Fluency is the ability to do a task quickly and accurately. Fluency in math facts is being able to answer quickly and correctly. The purpose of fluency practice is to develop improved fluency in answering math facts.

kid doing math fluency practice

Some sources insist that developing strategies for figuring out math facts, such as doubles plus one (see above) is fluency practice. It is not. Such strategies consume time and attention. Students who are using them demonstrate that they are not fluent. To be fluent, students need to use direct recall without the use of any intervening strategy. To be fluent, students must move beyond figuring-it-out strategies to direct recall.  

kids helping with math fluency practice

Fluency practice means practice in direct recall of facts. To be effective, fluency practice requires a helper. You need either a person or a computer to give you the answer if you can’t quickly recall it. The helper should give you some extra practice on that specific fact to help you commit it to memory. The picture above illustrates effective fluency practice.

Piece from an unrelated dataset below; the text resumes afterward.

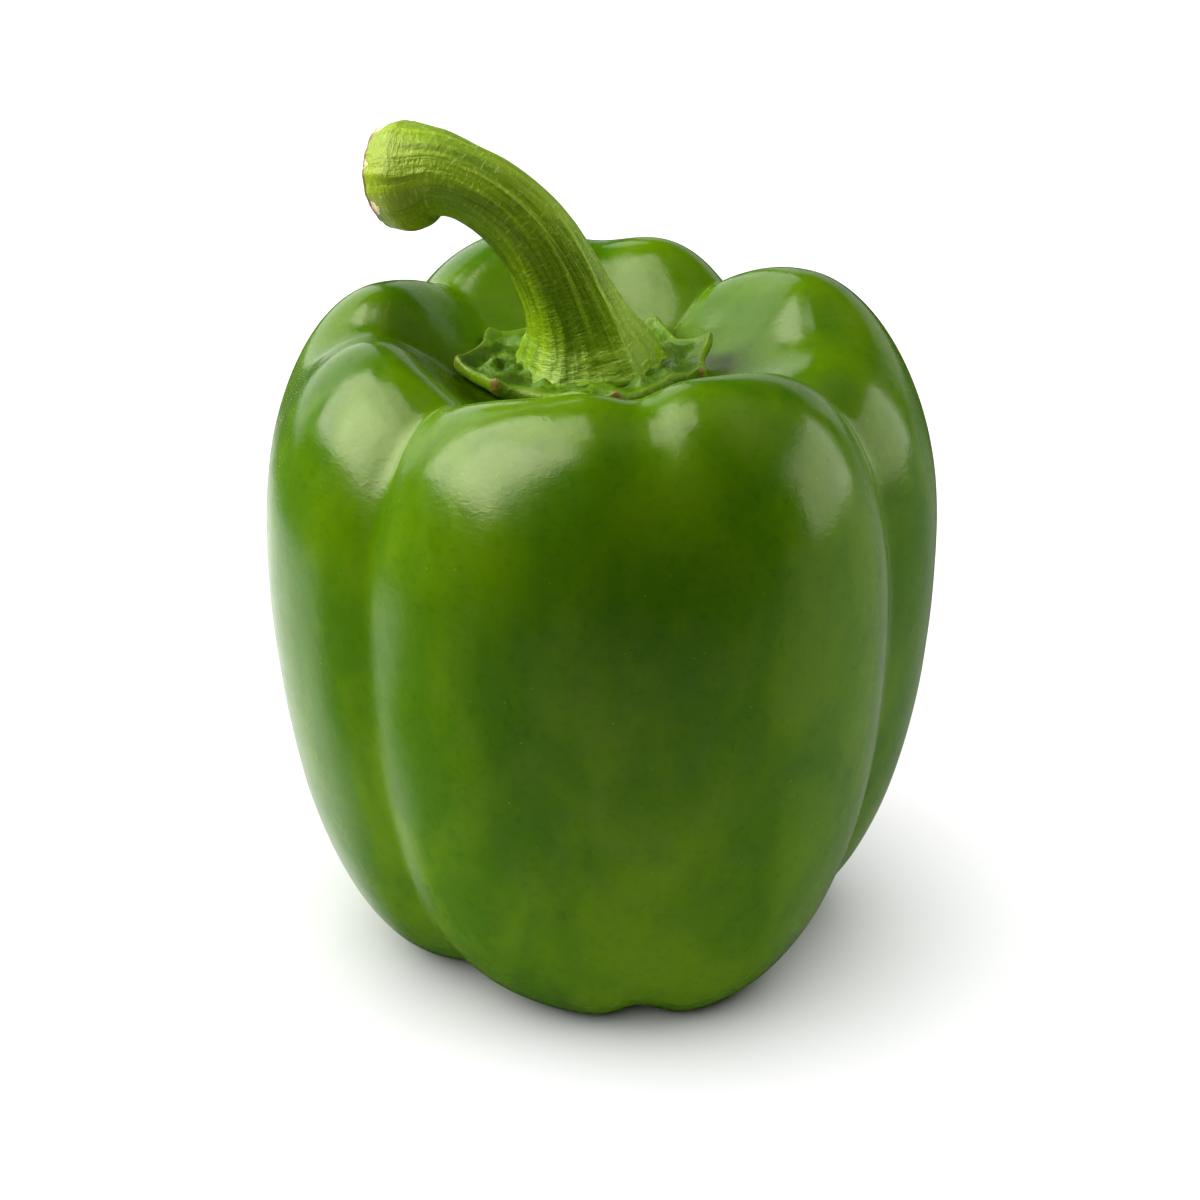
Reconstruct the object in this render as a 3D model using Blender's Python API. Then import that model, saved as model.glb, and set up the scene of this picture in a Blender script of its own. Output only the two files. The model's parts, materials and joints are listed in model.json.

Math Fact Fluency vs. Math Fact Automaticity

Automaticity is the third stage of learning. When a learner first learns a skill, they work to develop accuracy. Accuracy is the ability to do a task correctly. After becoming accurate, the learner can, with still more practice, develop fluency. Fluency is the ability to do a task correctly and do it quickly. After developing fluency, with still more practice, a learner can develop automaticity. Automaticity is the ability to do a task accurately, quickly and without conscious attention or focus. 

marching band on field

Members of a marching band must be able to play each musical piece with automaticity, so they can focus on marching in step. Readers must be able to decode with automaticity, so they can focus on the meaning of the passage. Students doing complex math computations must be able to answer math facts with automaticity, so they can focus on the algorithm of solving the problem. After developing fluency, elementary students need to continue to get fluency practice so they can develop automaticity. 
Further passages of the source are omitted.